Although Augusten Burroughs says he grew up feeling like a complete outcast, at age 42, seated at a fancy Manhattan restaurant where we've agreed to meet for lunch, he fits right in. Well dressed in a “cashz” New York sort of style—jeans, white shirt, blazer, tiny diamond earring—the lanky, handsome Burroughs is confident and at ease. His deep, sonorous voice is emphatic and writerly, spinning out complete sentences and employing repetition for dramatic flair. When people come by the table to greet us, he's comfortable with the attention and always polite.

Yet you can still sense something of the lost boy in him, the one whose nutty parents sent him to live with an even nuttier psychiatrist (detailed in his bestselling memoir, Running with Scissors), the guy who in his 20s became an accomplished ad copywriter and an even more accomplished substance abuser (Dry). Now, even with more than four million books sold and sufficient renown to turn heads at Michael's, he still repaired to the house he shares with his longtime partner in Amherst, Mass., to spend 18 hours a day, in bed, in agony, writing “the hardest book I've written.” The result is A Wolf at the Table, published by St. Martin's.

Wolf is another memoir, this one about his father. It's set pre-Scissors, before his mother went off and before he was sent to live with the mad shrink (so memorably played by Brian Cox in the hit film). And while readers could be forgiven for wondering what could possibly have been weirder than that—weirder than growing up in a cult—Wolf delivers a tale even more harrowing. “When I was on tour with Scissors,” Burroughs says now, “people would come up to me and say, 'Oh, you had a horrible childhood. 'And I'd always say, 'You have no idea.
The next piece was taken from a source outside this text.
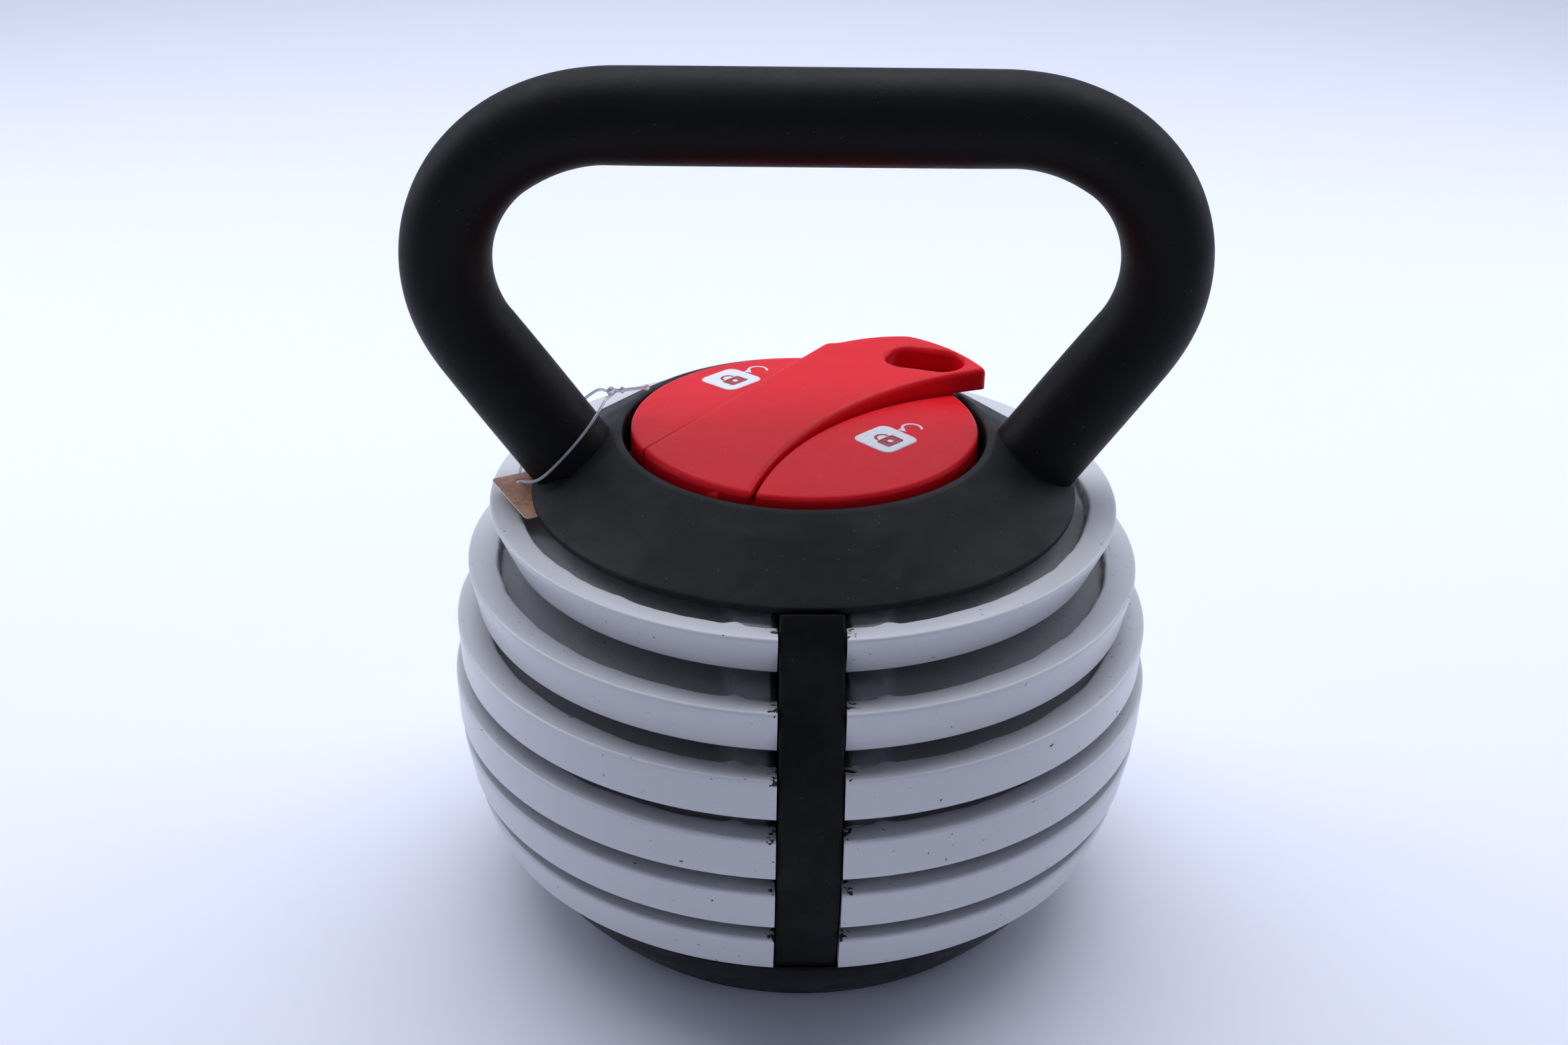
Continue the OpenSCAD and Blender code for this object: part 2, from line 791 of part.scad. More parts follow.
module tag_loop() {
    color([0.9, 0.92, 0.95]) cord_tube(curve(loop_route, 3), loop_d / 2, 8);
}

module tag_lock() {
    color([0.9, 0.92, 0.95]) {
        translate(lock_bulb) sphere(r = 1.4, $fn = 32);
        translate(lock_bulb) rotate([0, 83, 0]) {
            cylinder(r = 0.6, h = 11);
            translate([0, 0, 3]) cylinder(r = 1.1, h = 0.8);
            translate([0, 0, 11]) sphere(r = 0.95, $fn = 32);
        }
    }
}

base_casting();
base_cover();
foot_ring();
base_screws();
center_post();
post_bolt();
spine_fin();
spine_cover();
spine_rivets();
plate(1);  // plate_1
plate(2);  // plate_2
plate(3);  // plate_3
plate(4);  // plate_4
plate(5);  // plate_5
plate(6);  // plate_6
handle_tube();
top_plate();
weld_beads();
collar();
collar_screws();
clamp_pad();
guide_fork();
hub_bush();
thrust_washer();
knob_body();
clamp_nut();
nut_screws();
retaining_ring();
label_front();
label_rear();
lever_pin();
lever_spring();
lever();
tag_card();
tag_loop();
tag_lock();
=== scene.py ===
import math

import bmesh
import bpy
import numpy as np
from mathutils import Matrix, Vector, noise
from mathutils.geometry import delaunay_2d_cdt


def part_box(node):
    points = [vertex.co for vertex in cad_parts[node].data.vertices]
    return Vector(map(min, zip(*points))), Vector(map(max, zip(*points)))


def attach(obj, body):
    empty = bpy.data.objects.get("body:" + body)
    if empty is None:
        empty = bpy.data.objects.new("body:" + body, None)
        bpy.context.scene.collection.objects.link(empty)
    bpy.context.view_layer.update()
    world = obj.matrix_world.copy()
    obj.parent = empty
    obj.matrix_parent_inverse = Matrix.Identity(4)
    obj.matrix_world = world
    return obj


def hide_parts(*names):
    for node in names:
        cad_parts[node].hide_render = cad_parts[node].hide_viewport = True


# An adjustable kettlebell on a pale floor. Lengths are in millimetres until a mesh is made.

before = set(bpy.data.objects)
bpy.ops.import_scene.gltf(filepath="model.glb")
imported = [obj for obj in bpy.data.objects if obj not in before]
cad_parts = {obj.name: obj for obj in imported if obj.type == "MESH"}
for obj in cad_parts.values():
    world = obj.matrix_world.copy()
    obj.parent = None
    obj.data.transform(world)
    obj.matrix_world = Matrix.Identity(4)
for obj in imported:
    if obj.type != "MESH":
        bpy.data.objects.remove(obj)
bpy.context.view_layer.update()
MM = 0.001


def box_mm(node):
    low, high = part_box(node)
    return low / MM, high / MM


# ---- Camera ----

CAMERA_DISTANCE = 662.0
CAMERA_ELEVATION = 26.6
CAMERA_ROLL = 0.978
CAMERA_AZIMUTH = -1.572
AIM = Vector((-5.79, 0.0, 124.55))
LENS = 48.27
SENSOR = 36.0


def make_camera():
    elevation, roll = math.radians(CAMERA_ELEVATION), math.radians(CAMERA_ROLL)
    back = Vector((0, -math.cos(elevation), math.sin(elevation)))
    right, up = Vector((1, 0, 0)), Vector((0, math.sin(elevation), math.cos(elevation)))
    across = right * math.cos(roll) + up * math.sin(roll)
    upward = up * math.cos(roll) - right * math.sin(roll)
    turn = Matrix.Rotation(math.radians(CAMERA_AZIMUTH), 4, "Z")
    place = Matrix((across, upward, back)).transposed().to_4x4()
    place.translation = (AIM + back * CAMERA_DISTANCE) * MM
    data = bpy.data.cameras.new("camera")
    data.lens, data.sensor_width, data.sensor_fit = LENS, SENSOR, "HORIZONTAL"
    data.clip_start, data.clip_end = 0.01, 50
    camera = bpy.data.objects.new("camera", data)
    bpy.context.scene.collection.objects.link(camera)
    camera.matrix_world = turn @ place
    bpy.context.scene.camera = camera


make_camera()
bpy.context.scene.view_settings.view_transform = "Standard"

# ---- Node materials ----


class Nodes:
    """Short hands for building one material's node tree."""

    def __init__(self, name):
        self.material = bpy.data.materials.new(name)
        self.material.use_nodes = True
        self.tree = self.material.node_tree
        self.shader = self.tree.nodes["Principled BSDF"]
        self.place = self.add("ShaderNodeTexCoord").outputs["Object"]

    def add(self, kind, inputs=(), **settings):
        node = self.tree.nodes.new(kind)
        for key, value in settings.items():
            setattr(node, key, value)
        for key, value in dict(inputs).items():
            self.feed(node.inputs[key], value)
        return node

    def feed(self, socket, value):
        if isinstance(value, bpy.types.NodeSocket):
            self.tree.links.new(value, socket)
        else:
            socket.default_value = value

    def math(self, operation, a, b=0.0, clamp=False):
        return self.add("ShaderNodeMath", {0: a, 1: b}, operation=operation, use_clamp=clamp).outputs[0]

    def noise(self, size_mm, detail=3.0, rough=0.55, vector=None, distortion=0.0):
        scale = 1 / (size_mm * MM)
        inputs = {"Vector": vector or self.place, "Scale": scale, "Detail": detail, "Roughness": rough,
                  "Distortion": distortion}
        return self.add("ShaderNodeTexNoise", inputs).outputs["Fac"]

    def cells(self, size_mm, feature="F1", randomness=1.0, output="Distance", vector=None):
        inputs = {"Vector": vector or self.place, "Scale": 1 / (size_mm * MM), "Randomness": randomness}
        return self.add("ShaderNodeTexVoronoi", inputs, feature=feature).outputs[output]

    def steps(self, value, low, high, out_low=0.0, out_high=1.0):
        inputs = {"Value": value, "From Min": low, "From Max": high, "To Min": out_low, "To Max": out_high}
        return self.add("ShaderNodeMapRange", inputs, interpolation_type="SMOOTHSTEP").outputs["Result"]

    def mix(self, share, a, b):
        node = self.add("ShaderNodeMix", data_type="RGBA")
        self.feed(node.inputs["Factor"], share)
        self.feed(node.inputs["A"], a)
        self.feed(node.inputs["B"], b)
        return node.outputs["Result"]

    def split(self, vector=None):
        return self.add("ShaderNodeSeparateXYZ", {0: vector or self.place}).outputs

    def stretched(self, x, y, z):
        return self.add("ShaderNodeMapping", {"Vector": self.place, "Scale": (x, y, z)}).outputs["Vector"]

    def bump(self, height, depth_mm, strength=1.0, below=None):
        inputs = {"Height": height, "Distance": depth_mm * MM, "Strength": strength}
        if below is not None:
            inputs["Normal"] = below
        return self.add("ShaderNodeBump", inputs).outputs["Normal"]

    def facing(self):
        """1 where a surface faces up, -1 where it faces down."""
        return self.split(self.add("ShaderNodeNewGeometry").outputs["Normal"])[2]

    def specks(self, cell_mm, size, share):
        """Small round dust grains: one in some of the cells, of a size relative to the cell."""
        inputs = {"Vector": self.place, "Scale": 1 / (cell_mm * MM), "Randomness": 1.0}
        node = self.add("ShaderNodeTexVoronoi", inputs)
        dot = self.steps(node.outputs["Distance"], size * 0.6, size, 1.0, 0.0)
        chosen = self.steps(self.split(node.outputs["Color"])[0], share, share + 0.01, 1.0, 0.0)
        return self.math("MULTIPLY", dot, chosen)

    def surface(self, **sockets):
        names = {"color": "Base Color", "rough": "Roughness", "metal": "Metallic", "normal": "Normal",
                 "specular": "Specular IOR Level", "coat": "Coat Weight", "coat_rough": "Coat Roughness",
                 "transmission": "Transmission Weight", "ior": "IOR", "alpha": "Alpha",
                 "subsurface": "Subsurface Weight", "subsurface_scale": "Subsurface Scale"}
        for key, value in sockets.items():
            self.feed(self.shader.inputs[names[key]], value)
        return self.material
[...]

You don't understand: I gave you dessert first.' ”

The meat, then, of this book is Burroughs's relationship with his father, a professor, whom Burroughs now confidently calls “a psychopath.” It's full of tales of general neglect and vicious mind games, including a particularly disturbing one in which the elder Burroughs, separated from his wife and living apart from the family, called his son and announced he was coming to kill him. A terrified Augusten called the police, who dutifully responded, only to find Burroughs père calmly, soberly sitting in his home denying the whole episode. “My father was a man of darkness, of appetites,” Burroughs says, popping one of the several pieces of Nicorette gum he'll chew during our lunch, having given up smoking nine years ago. “There was something maniacal about him.”

The voice in Wolf, as at this lunch, is vintage Burroughs—wry, funny, pop-culture quick (at one point he quotes the opening scene of the movie Titanic to illustrate how memories, even decades later, can spring so freshly to mind), but also knowing and full of drama. “Writing for me is like breathing... breathing,” he says, adding that while it was perhaps his mother who gave him the tools to write, it was his father who was the “fuel.” And while he dreamed from childhood about “becoming an author,” he “never thought about the readers. And that, now, is what sustains me: someone walking up to me at a reading and connecting. That's why books are profound, more profound than just a product on a shelf in a mall that you can have a 10% discount card for.”

Still, as profound—or cathartic—as writing Wolf might have been, and however moving reading it might be for his fans, the book, thanks to Burroughs's buoyant voice, does not ever read like a screed. “I loved my father, there's no question about that,” Burroughs says, several times. And he says he knew, even as he dug into his memory and read the father's journals he discovered after his death, that that had always been the case. But he isn't sure that the feeling was returned. In a particularly moving epilogue, written in that trademark Burroughsian conversational style that belies the strong emotion underneath, Burroughs describes meeting a man who is just bursting with pride and love for his son, who is about to graduate from Harvard Medical School. “The love, this father's. For his son,” he writes. “It is completely overpowering.... Of course I know fathers love their sons. I have seen movies. I have watched TV. I get it.... But until this moment, I have not felt it. And now, I have. And it is not even mine.”